To protect our natural heritage areas, as well as enhance our quality of life and create a prosperous future for our children and grandchildren, Michigan must make a new commitment to effective growth management. This commitment should include:

1. Development of a Comprehensive Land Use Planning Law
The state should replace current land use planning legislation with a comprehensive regional land use planning enabling act.

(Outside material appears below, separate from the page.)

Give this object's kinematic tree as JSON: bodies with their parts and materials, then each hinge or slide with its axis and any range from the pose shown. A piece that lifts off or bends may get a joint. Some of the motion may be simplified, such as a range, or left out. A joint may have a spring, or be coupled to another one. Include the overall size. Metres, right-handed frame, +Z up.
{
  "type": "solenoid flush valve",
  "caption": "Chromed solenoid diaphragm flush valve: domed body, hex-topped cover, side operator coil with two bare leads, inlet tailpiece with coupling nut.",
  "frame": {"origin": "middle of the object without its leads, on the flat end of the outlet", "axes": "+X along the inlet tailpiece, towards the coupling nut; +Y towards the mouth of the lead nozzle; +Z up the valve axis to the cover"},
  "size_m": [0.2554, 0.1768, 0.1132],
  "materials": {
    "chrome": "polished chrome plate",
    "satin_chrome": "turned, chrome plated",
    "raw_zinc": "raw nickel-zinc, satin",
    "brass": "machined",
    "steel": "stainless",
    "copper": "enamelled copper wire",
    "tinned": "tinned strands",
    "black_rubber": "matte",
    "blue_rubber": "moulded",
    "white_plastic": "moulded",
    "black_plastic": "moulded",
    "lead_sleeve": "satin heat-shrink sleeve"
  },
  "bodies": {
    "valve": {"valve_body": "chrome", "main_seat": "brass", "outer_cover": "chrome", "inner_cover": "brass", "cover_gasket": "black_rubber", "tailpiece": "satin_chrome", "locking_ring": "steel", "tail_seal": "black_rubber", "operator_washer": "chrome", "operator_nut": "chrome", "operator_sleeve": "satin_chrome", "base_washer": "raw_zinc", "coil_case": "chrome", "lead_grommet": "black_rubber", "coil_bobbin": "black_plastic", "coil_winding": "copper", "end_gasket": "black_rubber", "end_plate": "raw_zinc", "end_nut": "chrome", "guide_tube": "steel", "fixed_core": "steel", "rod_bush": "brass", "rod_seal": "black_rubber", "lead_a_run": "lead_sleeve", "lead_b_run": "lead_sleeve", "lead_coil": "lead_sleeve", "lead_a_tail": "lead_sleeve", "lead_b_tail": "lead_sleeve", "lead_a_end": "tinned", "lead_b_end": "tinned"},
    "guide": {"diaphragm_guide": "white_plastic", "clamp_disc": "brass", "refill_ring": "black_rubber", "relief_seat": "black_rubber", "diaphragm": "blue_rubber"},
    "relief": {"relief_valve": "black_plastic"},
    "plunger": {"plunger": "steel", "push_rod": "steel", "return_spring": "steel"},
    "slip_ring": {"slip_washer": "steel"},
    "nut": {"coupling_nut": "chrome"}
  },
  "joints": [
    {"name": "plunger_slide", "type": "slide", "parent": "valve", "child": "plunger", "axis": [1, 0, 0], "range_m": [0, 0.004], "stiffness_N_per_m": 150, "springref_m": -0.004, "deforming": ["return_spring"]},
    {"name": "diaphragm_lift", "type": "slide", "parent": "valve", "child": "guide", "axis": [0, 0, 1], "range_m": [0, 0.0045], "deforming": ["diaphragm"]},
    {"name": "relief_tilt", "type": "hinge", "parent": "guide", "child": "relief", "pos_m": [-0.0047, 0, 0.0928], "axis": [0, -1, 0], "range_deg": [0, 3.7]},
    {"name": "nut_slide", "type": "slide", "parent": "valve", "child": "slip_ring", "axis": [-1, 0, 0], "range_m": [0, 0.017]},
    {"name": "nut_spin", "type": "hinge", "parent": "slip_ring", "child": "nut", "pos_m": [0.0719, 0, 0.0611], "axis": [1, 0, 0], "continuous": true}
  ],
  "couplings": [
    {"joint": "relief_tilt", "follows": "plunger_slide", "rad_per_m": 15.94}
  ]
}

This law should:

• Focus state resources in Priority Funding Areas.

• Create effective processes to encourage local coordination of land use plans, and explicitly authorize joint or sub-regional planning committees.

• Give local communities the tools they need so that they—not developers—can determine future growth and land use.

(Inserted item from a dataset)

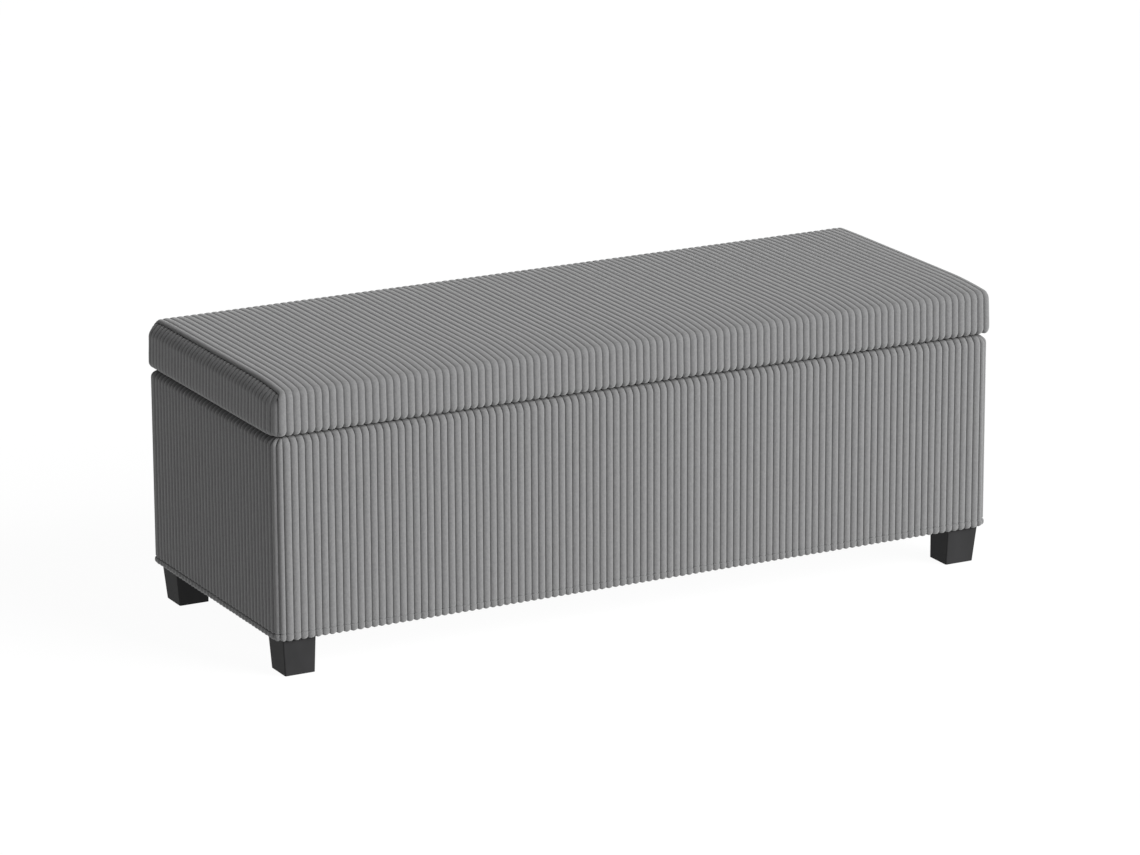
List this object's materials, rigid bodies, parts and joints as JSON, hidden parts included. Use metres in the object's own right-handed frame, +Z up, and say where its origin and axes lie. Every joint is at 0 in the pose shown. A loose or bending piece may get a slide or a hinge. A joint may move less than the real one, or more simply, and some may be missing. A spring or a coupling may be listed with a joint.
{
  "type": "storage bench",
  "caption": "Long upholstered storage bench with a padded corduroy lid hinged at the back, slotted lid stays and short tapered legs.",
  "frame": {"origin": "on the floor under the middle of the bench", "axes": "+Z up, the front is -Y, the length runs along X"},
  "size_m": [1.1034, 0.4144, 0.4027],
  "materials": {
    "corduroy": "matte",
    "foam": "matte",
    "fibreboard": "matte",
    "lining_fabric": "matte",
    "leg_plastic": "satin",
    "glide_plastic": "satin",
    "bumper_rubber": "matte",
    "hardware_steel": "satin",
    "zinc_steel": "satin"
  },
  "bodies": {
    "base": {"front_wall": "fibreboard", "back_wall": "fibreboard", "left_end_wall": "fibreboard", "right_end_wall": "fibreboard", "floor_board": "fibreboard", "wall_padding": "foam", "base_cover_front": "corduroy", "base_cover_back": "corduroy", "base_cover_left": "corduroy", "base_cover_right": "corduroy", "compartment_lining": "lining_fabric", "dust_cover": "lining_fabric", "corner_screws": "zinc_steel", "floor_screws": "zinc_steel", "lid_bumpers": "bumper_rubber", "leg_front_left": "leg_plastic", "leg_front_right": "leg_plastic", "leg_back_left": "leg_plastic", "leg_back_right": "leg_plastic", "leg_bolts": "zinc_steel", "leg_tee_nuts": "zinc_steel", "leg_glides": "glide_plastic", "left_hinge_base_leaf": "hardware_steel", "middle_hinge_base_leaf": "hardware_steel", "right_hinge_base_leaf": "hardware_steel", "left_hinge_pin": "hardware_steel", "middle_hinge_pin": "hardware_steel", "right_hinge_pin": "hardware_steel", "hinge_base_screws": "zinc_steel", "left_stay_plate": "hardware_steel", "right_stay_plate": "hardware_steel", "left_stay_stud": "hardware_steel", "right_stay_stud": "hardware_steel", "stay_plate_screws": "zinc_steel"},
    "lid": {"lid_board": "fibreboard", "lid_foam": "foam", "lid_cover": "corduroy", "lid_cover_left_end": "corduroy", "lid_cover_right_end": "corduroy", "lid_lining": "lining_fabric", "lid_staples": "zinc_steel", "left_hinge_lid_leaf": "hardware_steel", "middle_hinge_lid_leaf": "hardware_steel", "right_hinge_lid_leaf": "hardware_steel", "hinge_lid_screws": "zinc_steel", "left_stay_bracket": "hardware_steel", "right_stay_bracket": "hardware_steel", "left_stay_rivet": "hardware_steel", "right_stay_rivet": "hardware_steel", "stay_bracket_screws": "zinc_steel"},
    "left_stay": {"left_stay_arm": "hardware_steel"},
    "right_stay": {"right_stay_arm": "hardware_steel"}
  },
  "joints": [
    {"name": "lid_hinge", "type": "hinge", "parent": "base", "child": "lid", "pos_m": [0, 0.2044, 0.3331], "axis": [-1, 0, 0], "range_deg": [0, 95]},
    {"name": "left_stay_pivot", "type": "hinge", "parent": "lid", "child": "left_stay", "pos_m": [-0.522, 0.0648, 0.3225], "axis": [-1, 0, 0], "range_deg": [-48, 0]},
    {"name": "right_stay_pivot", "type": "hinge", "parent": "lid", "child": "right_stay", "pos_m": [0.522, 0.0648, 0.3225], "axis": [-1, 0, 0], "range_deg": [-48, 0]}
  ],
  "couplings": [
    {"joint": "left_stay_pivot", "follows": "lid_hinge", "ratio": -0.5},
    {"joint": "right_stay_pivot", "follows": "lid_hinge", "ratio": -0.5}
  ]
}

• Encourage long term planning (20 years) and 6-year capital improvement planning.

2. A Commitment to Sustainable Transportation
Transportation funding should be shifted away from roads towards rail, bus, bicycle, and pedestrian options.

• The state should only engage in highway expansion projects that facilitate well-planned growth within priority development areas.

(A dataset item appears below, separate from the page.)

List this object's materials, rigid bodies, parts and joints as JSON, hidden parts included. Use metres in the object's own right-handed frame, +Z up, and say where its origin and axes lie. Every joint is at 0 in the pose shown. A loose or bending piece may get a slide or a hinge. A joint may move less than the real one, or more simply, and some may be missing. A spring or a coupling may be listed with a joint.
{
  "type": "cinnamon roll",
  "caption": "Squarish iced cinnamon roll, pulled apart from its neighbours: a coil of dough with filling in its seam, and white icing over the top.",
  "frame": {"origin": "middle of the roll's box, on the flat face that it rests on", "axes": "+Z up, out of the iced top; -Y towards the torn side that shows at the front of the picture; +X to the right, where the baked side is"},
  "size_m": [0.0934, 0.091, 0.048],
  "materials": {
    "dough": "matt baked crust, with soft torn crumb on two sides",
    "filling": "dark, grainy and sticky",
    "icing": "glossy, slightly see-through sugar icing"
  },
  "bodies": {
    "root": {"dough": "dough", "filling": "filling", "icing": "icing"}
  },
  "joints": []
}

• Highway funding should be focused on maintaining and repairing existing roads.

• Compact, transit-friendly development should be promoted.

3. Tools To Promote Open Space Preservation
Our most valuable farms, forests, open space, and wetlands should be permanently off limits to development.

• Provide state funding for open space acquisition.

• Set high taxes for conversion of open space, low taxes for working farms.

• Provide protected status to ecologically and culturally important areas.

• Allow transfers of development rights.

• Do not sell state-owned open space to developers.

• Allocate money for urban parks.

4. Policies To Ensure Developers, Not the Public, Foot the Bill
Taxpayer subsidies for sprawl should be terminated, and developers should be required to pay for new roads, water and sewer infrastructure, and public services.

• Authorize counties to assess impact fees.

• Exempt compact, targeted development from impact fees.

• Require infrastructure to precede development.

5. Decisionmaking Based On Citizen Participation
Citizens should be provided with opportunities for meaningful input and involvement in all land use decisions.

For all of these policies to work well, there must be statewide goals and an overarching plan to guide decisions and measure success. The Land Use Leadership Council, launched this March by Gov. Granholm, offers an historic opportunity to develop a growth management strategy that can preserve the natural treasures that make Michigan great, while creating livable communities where people can thrive. Gov. Granholm should create an Office of Smart Growth to establish land use protection goals, coordinate state investments in open space and infrastructure, seek federal funding for Smart Growth projects, and provide local governments with the resources they need to reclaim growth decisions from large developers.